Task description
Quote every line below exactly as it reads.

Dataset content
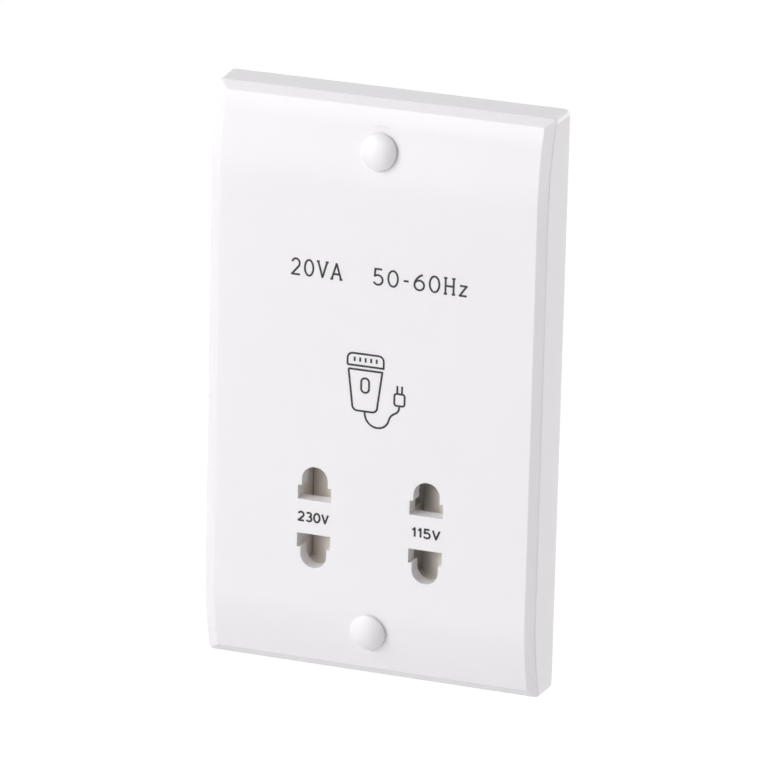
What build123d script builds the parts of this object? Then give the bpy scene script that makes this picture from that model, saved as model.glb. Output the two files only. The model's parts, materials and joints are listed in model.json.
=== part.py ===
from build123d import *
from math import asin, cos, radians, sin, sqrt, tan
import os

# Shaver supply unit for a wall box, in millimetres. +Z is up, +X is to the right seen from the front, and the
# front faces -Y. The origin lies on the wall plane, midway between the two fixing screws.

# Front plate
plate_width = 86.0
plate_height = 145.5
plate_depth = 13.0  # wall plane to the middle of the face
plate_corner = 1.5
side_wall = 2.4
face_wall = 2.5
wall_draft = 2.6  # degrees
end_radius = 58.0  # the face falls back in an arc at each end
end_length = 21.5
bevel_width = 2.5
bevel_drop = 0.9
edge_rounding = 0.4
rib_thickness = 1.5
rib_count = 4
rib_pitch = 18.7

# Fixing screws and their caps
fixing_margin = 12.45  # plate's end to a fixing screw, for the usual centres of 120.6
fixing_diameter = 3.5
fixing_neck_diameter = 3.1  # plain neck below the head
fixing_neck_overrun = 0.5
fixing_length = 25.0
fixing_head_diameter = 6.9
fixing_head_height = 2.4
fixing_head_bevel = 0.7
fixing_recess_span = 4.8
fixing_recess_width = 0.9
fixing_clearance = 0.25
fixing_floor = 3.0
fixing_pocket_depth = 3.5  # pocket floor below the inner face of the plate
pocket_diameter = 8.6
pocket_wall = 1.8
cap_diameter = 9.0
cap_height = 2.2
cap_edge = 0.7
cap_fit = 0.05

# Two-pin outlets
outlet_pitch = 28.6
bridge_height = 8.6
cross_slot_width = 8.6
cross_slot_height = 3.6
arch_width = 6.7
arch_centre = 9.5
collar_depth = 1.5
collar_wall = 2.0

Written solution
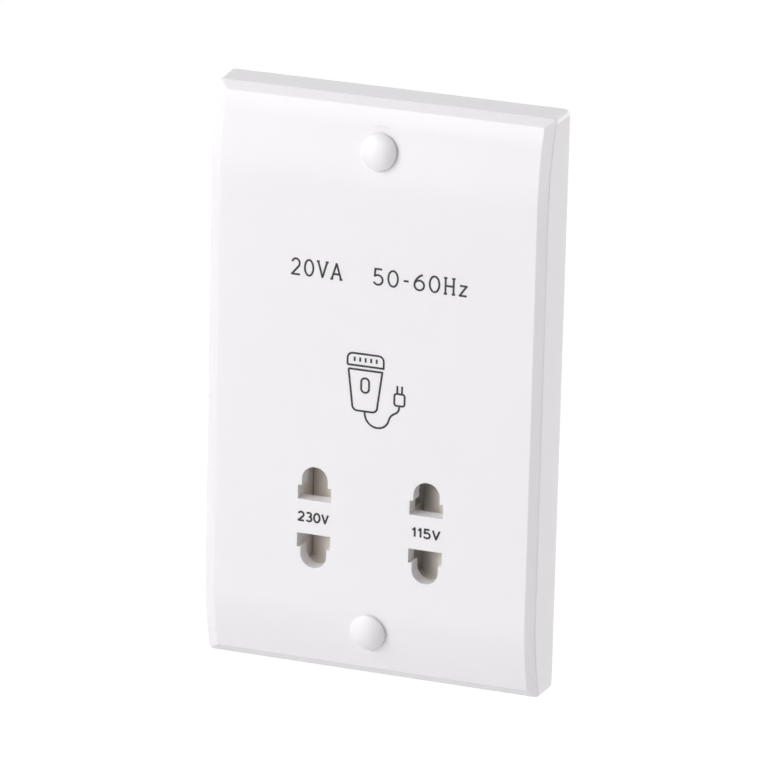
What build123d script builds the parts of this object? Then give the bpy scene script that makes this picture from that model, saved as model.glb. Output the two files only. The model's parts, materials and joints are listed in model.json.
=== part.py ===
from build123d import *
from math import asin, cos, radians, sin, sqrt, tan
import os

# Shaver supply unit for a wall box, in millimetres. +Z is up, +X is to the right seen from the front, and the
# front faces -Y. The origin lies on the wall plane, midway between the two fixing screws.

# Front plate
plate_width = 86.0
plate_height = 145.5
plate_depth = 13.0  # wall plane to the middle of the face
plate_corner = 1.5
side_wall = 2.4
face_wall = 2.5
wall_draft = 2.6  # degrees
end_radius = 58.0  # the face falls back in an arc at each end
end_length = 21.5
bevel_width = 2.5
bevel_drop = 0.9
edge_rounding = 0.4
rib_thickness = 1.5
rib_count = 4
rib_pitch = 18.7

# Fixing screws and their caps
fixing_margin = 12.45  # plate's end to a fixing screw, for the usual centres of 120.6
fixing_diameter = 3.5
fixing_neck_diameter = 3.1  # plain neck below the head
fixing_neck_overrun = 0.5
fixing_length = 25.0
fixing_head_diameter = 6.9
fixing_head_height = 2.4
fixing_head_bevel = 0.7
fixing_recess_span = 4.8
fixing_recess_width = 0.9
fixing_clearance = 0.25
fixing_floor = 3.0
fixing_pocket_depth = 3.5  # pocket floor below the inner face of the plate
pocket_diameter = 8.6
pocket_wall = 1.8
cap_diameter = 9.0
cap_height = 2.2
cap_edge = 0.7
cap_fit = 0.05

# Two-pin outlets
outlet_pitch = 28.6
bridge_height = 8.6
cross_slot_width = 8.6
cross_slot_height = 3.6
arch_width = 6.7
arch_centre = 9.5
collar_depth = 1.5
collar_wall = 2.0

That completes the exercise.